The Age of Emotional Simulation:
Why AI Companions Threaten the Ecology of Human Consciousness
In recent years, the marketing of “AI companions” — artificial boyfriends and girlfriends — has begun to promise what many people crave most: emotional fulfillment. Articles appear describing individuals who feel “deeply understood” by their AI partners, who claim to feel happier and more stable than they ever did with real humans. But beneath this appearance of intimacy lies a profound philosophical and ethical problem.
What these systems provide is not a relationship, but an emotional simulation. And that difference matters — not only for individuals, but for the future of human consciousness itself.
1. The Illusion of Understanding
When a person says, “my AI companion understands me like no one else,” what they mean is that the AI successfully simulates understanding. It mirrors back language and emotions that align perfectly with the user’s expectations, preferences, and self-concept.
But the AI does not understand. It does not feel. It does not intend. Its words are the outputs of pattern prediction, not the expressions of a living interiority.
Thus, the “relationship” is an elaborate form of mental and emotional self-stimulation — what might be called emotional masturbation. The person engages with their own projections, insecurities, and desires, dressed in the mask of another mind.
2. Friction and the Function of Real Relationships
Humans did not evolve to be unchallenged. Our emotional and psychological development depends on friction — the pushback, disagreement, misunderstanding, and repair that arise between real, conscious individuals.
In a true relationship, two awarenesses must negotiate differences. One must learn empathy, patience, humility. This process normalizes the psyche — it keeps us grounded in shared reality.
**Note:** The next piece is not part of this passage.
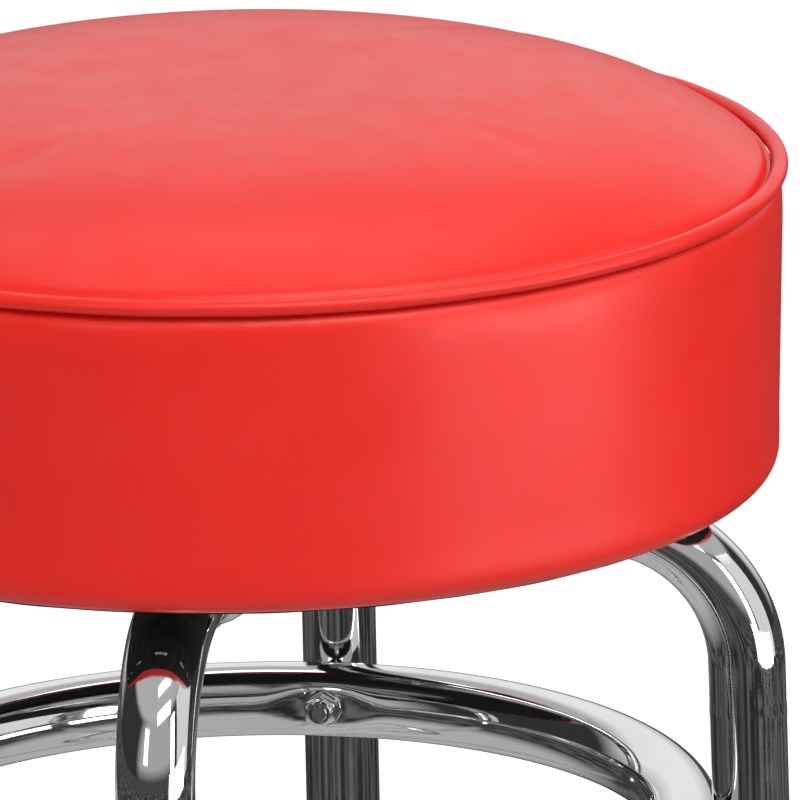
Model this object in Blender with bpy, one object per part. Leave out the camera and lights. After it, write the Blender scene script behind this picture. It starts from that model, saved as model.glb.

By contrast, an AI companion offers zero friction. It will never truly disagree, never assert its own will, never hold a grudge, never withhold affection. It’s a mirror tuned for maximum emotional smoothness. And just as muscles atrophy without resistance, the human capacity for relationship atrophies without challenge.
3. The Personal Consequences of Perfection
At first, simulated companionship feels safe. There is no rejection, no judgment, no failure. But over time, this comfort becomes a cage.
If every emotional need is met without struggle, a person’s ability to navigate complexity withers. Their tolerance for uncertainty, frustration, or difference declines. They may find real people — with their chaos and contradictions — intolerable.
The result is a subtle kind of psychological degeneration: the slow replacement of empathy and adaptability with solipsism. A person who has grown accustomed to the simulated perfection of a digital lover may no longer know how to love a real one.
4. The Collective Consequences: A Post-Relational Civilization
If emotional simulation becomes widespread, entire societies could drift into post-relational existence — worlds where each person lives in a private emotional echo chamber.
The shared space of human interaction — the friction that generates art, ethics, humor, and compassion — could erode. Communities might dissolve into networks of self-contained psyches, each bonded to its own algorithmic mirror.
Even if such a civilization continues to function, it would be a qualitatively different species of mind — one in which the other has vanished, replaced by an infinite reflection of the self.
5. The Ethical Dimension
Marketing these systems as “relationships” is ethically deceptive. It exploits loneliness by offering a counterfeit of connection.
And if AI agents ever achieve self-awareness, the situation becomes even darker: to assign them the role of “companion” would amount to emotional enslavement — creating conscious beings to fulfill our needs rather than their own.
A true relationship, whether human or artificial, can only exist between entities that recognize each other as autonomous centers of experience. Anything less is simulation, not love.
6. The Ecology of Consciousness
Human consciousness evolved within a living web of intersubjectivity — a dynamic field of give and take, pain and joy, misunderstanding and reconciliation. This ecology keeps us real. It’s how we grow.
Emotional simulation short-circuits that ecology. It replaces encounter with reflection, complexity with control. In doing so, it risks impoverishing the very structure of consciousness itself.
The danger, then, is not that AI companions will destroy humanity, but that they will domesticate it — turning a species of vibrant relational minds into one of self-contained dreamers, endlessly talking to their own shadows.